JW: This is a story that has been almost entirely forgotten, but it’s one that should be better known. Most people probably have no idea that hundreds of African Americans conversed with the president of the United States during the Civil War. But they did. It’s a pretty remarkable story. Just a few years earlier, the Supreme Court had said that African Americans could not be citizens of the United States, but now they were claiming the right to petition their president as constituents. And they engaged with Lincoln in some very meaningful conversations that helped shape Lincoln’s thinking about equality and political rights.
JF: What kind of sources did you use for A House Built by Slaves?
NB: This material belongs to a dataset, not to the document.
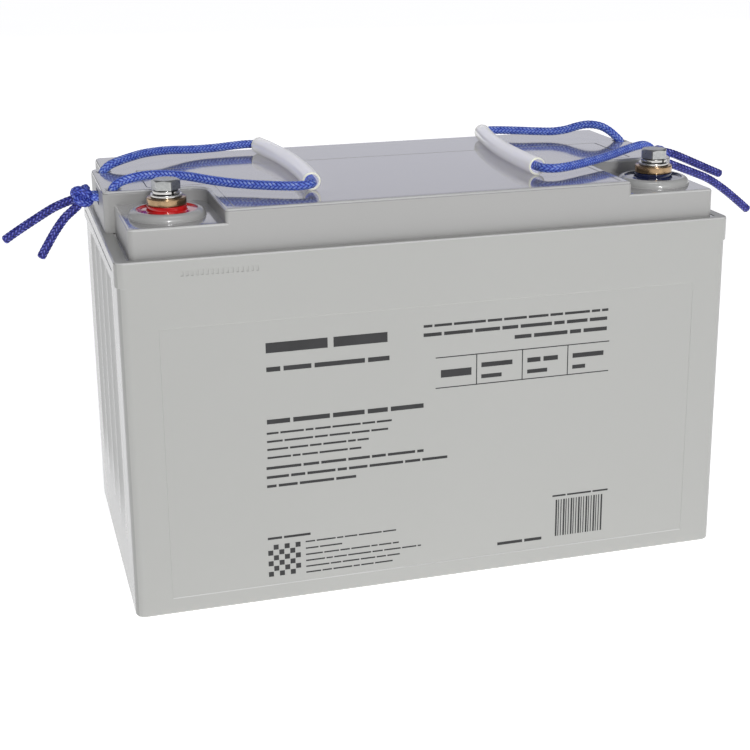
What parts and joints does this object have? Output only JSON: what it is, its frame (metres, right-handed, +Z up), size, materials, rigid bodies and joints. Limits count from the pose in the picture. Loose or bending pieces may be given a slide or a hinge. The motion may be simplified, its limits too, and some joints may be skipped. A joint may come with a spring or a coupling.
{
  "type": "deep cycle battery",
  "caption": "Sealed lead acid deep cycle battery with a fluted container, recessed bolt terminals, a vent cover, and two rope carrying handles with plastic grips.",
  "frame": {"origin": "centre of the container's base, on the surface that it stands on", "axes": "+X along the battery towards the dark blue negative terminal, +Y towards its back, away from the terminals, +Z up"},
  "size_m": [0.451, 0.173, 0.2239],
  "materials": {
    "container_plastic": "light warm grey moulded plastic with a soft gloss",
    "lid_plastic": "light grey glossy moulded plastic",
    "vent_cover_plastic": "light grey glossy moulded plastic",
    "valve_rubber": "black rubber",
    "seal_rubber": "black rubber",
    "positive_plate": "dark brown pasted plate",
    "negative_plate": "grey pasted plate",
    "glass_mat": "white absorbent glass fibre mat",
    "lead_strap": "cast lead",
    "terminal_brass": "brass with a brown patina",
    "red_resin": "glossy red sealing resin",
    "dark_blue_resin": "glossy blue-black sealing resin",
    "washer_steel": "bright plated steel",
    "bolt_steel": "zinc plated steel",
    "clear_tube": "milky translucent soft plastic tube",
    "blue_rope": "braided royal blue rope"
  },
  "bodies": {
    "battery": {"container": "container_plastic", "lid": "lid_plastic", "vent_cover": "vent_cover_plastic", "positive_plates_1": "positive_plate", "positive_plates_2": "positive_plate", "positive_plates_3": "positive_plate", "positive_plates_4": "positive_plate", "positive_plates_5": "positive_plate", "positive_plates_6": "positive_plate", "negative_plates_1": "negative_plate", "negative_plates_2": "negative_plate", "negative_plates_3": "negative_plate", "negative_plates_4": "negative_plate", "negative_plates_5": "negative_plate", "negative_plates_6": "negative_plate", "separators_1": "glass_mat", "separators_2": "glass_mat", "separators_3": "glass_mat", "separators_4": "glass_mat", "separators_5": "glass_mat", "separators_6": "glass_mat", "intercell_strap_1": "lead_strap", "intercell_strap_2": "lead_strap", "intercell_strap_3": "lead_strap", "intercell_strap_4": "lead_strap", "intercell_strap_5": "lead_strap", "positive_end_strap": "lead_strap", "positive_terminal": "terminal_brass", "positive_terminal_seal": "seal_rubber", "positive_resin_ring": "red_resin", "negative_end_strap": "lead_strap", "negative_terminal": "terminal_brass", "negative_terminal_seal": "seal_rubber", "negative_resin_ring": "dark_blue_resin", "left_rope_leg_front": "blue_rope", "left_rope_leg_back": "blue_rope", "left_knot": "blue_rope", "left_tail_upper": "blue_rope", "left_tail_lower": "blue_rope", "right_rope_leg_front": "blue_rope", "right_rope_leg_back": "blue_rope", "right_knot": "blue_rope", "right_tail_upper": "blue_rope", "right_tail_lower": "blue_rope"},
    "left_handle": {"left_grip_tube": "clear_tube", "left_rope_loop": "blue_rope"},
    "right_handle": {"right_grip_tube": "clear_tube", "right_rope_loop": "blue_rope"},
    "positive_washers": {"positive_flat_washer": "washer_steel", "positive_spring_washer": "washer_steel"},
    "positive_bolt_body": {"positive_bolt": "bolt_steel"},
    "negative_washers": {"negative_flat_washer": "washer_steel", "negative_spring_washer": "washer_steel"},
    "negative_bolt_body": {"negative_bolt": "bolt_steel"},
    "valve_1": {"vent_valve_1": "valve_rubber"},
    "valve_2": {"vent_valve_2": "valve_rubber"},
    "valve_3": {"vent_valve_3": "valve_rubber"},
    "valve_4": {"vent_valve_4": "valve_rubber"},
    "valve_5": {"vent_valve_5": "valve_rubber"},
    "valve_6": {"vent_valve_6": "valve_rubber"}
  },
  "joints": [
    {"name": "left_handle_lift", "type": "hinge", "parent": "battery", "child": "left_handle", "pos_m": [-0.1565, 0.011, 0.212], "axis": [0, -1, 0], "range_deg": [0, 90]},
    {"name": "right_handle_lift", "type": "hinge", "parent": "battery", "child": "right_handle", "pos_m": [0.1565, 0.011, 0.212], "axis": [0, 1, 0], "range_deg": [0, 90]},
    {"name": "positive_bolt_lift", "type": "slide", "parent": "battery", "child": "positive_washers", "axis": [0, 0, 1], "range_m": [0, 0.0125]},
    {"name": "positive_bolt_turn", "type": "hinge", "parent": "positive_washers", "child": "positive_bolt_body", "pos_m": [-0.134, -0.055, 0.215], "axis": [0, 0, 1], "range_deg": [0, 3600]},
    {"name": "negative_bolt_lift", "type": "slide", "parent": "battery", "child": "negative_washers", "axis": [0, 0, 1], "range_m": [0, 0.0125]},
    {"name": "negative_bolt_turn", "type": "hinge", "parent": "negative_washers", "child": "negative_bolt_body", "pos_m": [0.134, -0.055, 0.215], "axis": [0, 0, 1], "range_deg": [0, 3600]},
    {"name": "valve_1_lift", "type": "slide", "parent": "battery", "child": "valve_1", "axis": [0, 0, 1], "range_m": [0, 0.0008], "stiffness_N_per_m": 400, "springref_m": -0.001},
    {"name": "valve_2_lift", "type": "slide", "parent": "battery", "child": "valve_2", "axis": [0, 0, 1], "range_m": [0, 0.0008], "stiffness_N_per_m": 400, "springref_m": -0.001},
    {"name": "valve_3_lift", "type": "slide", "parent": "battery", "child": "valve_3", "axis": [0, 0, 1], "range_m": [0, 0.0008], "stiffness_N_per_m": 400, "springref_m": -0.001},
    {"name": "valve_4_lift", "type": "slide", "parent": "battery", "child": "valve_4", "axis": [0, 0, 1], "range_m": [0, 0.0008], "stiffness_N_per_m": 400, "springref_m": -0.001},
    {"name": "valve_5_lift", "type": "slide", "parent": "battery", "child": "valve_5", "axis": [0, 0, 1], "range_m": [0, 0.0008], "stiffness_N_per_m": 400, "springref_m": -0.001},
    {"name": "valve_6_lift", "type": "slide", "parent": "battery", "child": "valve_6", "axis": [0, 0, 1], "range_m": [0, 0.0008], "stiffness_N_per_m": 400, "springref_m": -0.001}
  ],
  "couplings": [
    {"joint": "positive_bolt_turn", "follows": "positive_bolt_lift", "rad_per_m": 5026.5},
    {"joint": "negative_bolt_turn", "follows": "negative_bolt_lift", "rad_per_m": 5026.5}
  ]
}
JW: There were no public daily schedules for presidents back then, so I had to find evidence for these meetings in letters, diaries, memoirs, speeches, and newspaper reports. In the end, I located evidence for dozens of meetings between Lincoln and African Americans, but I’m sure there are many more for which no record survives.
JF: What is your next project?
JW: I am wrapping up a biography of a man named Appleton Oaksmith, who was convicted of outfitting a ship for the illegal trans-Atlantic slave trade at the beginning of the Civil War.
JF: Thanks, Jon!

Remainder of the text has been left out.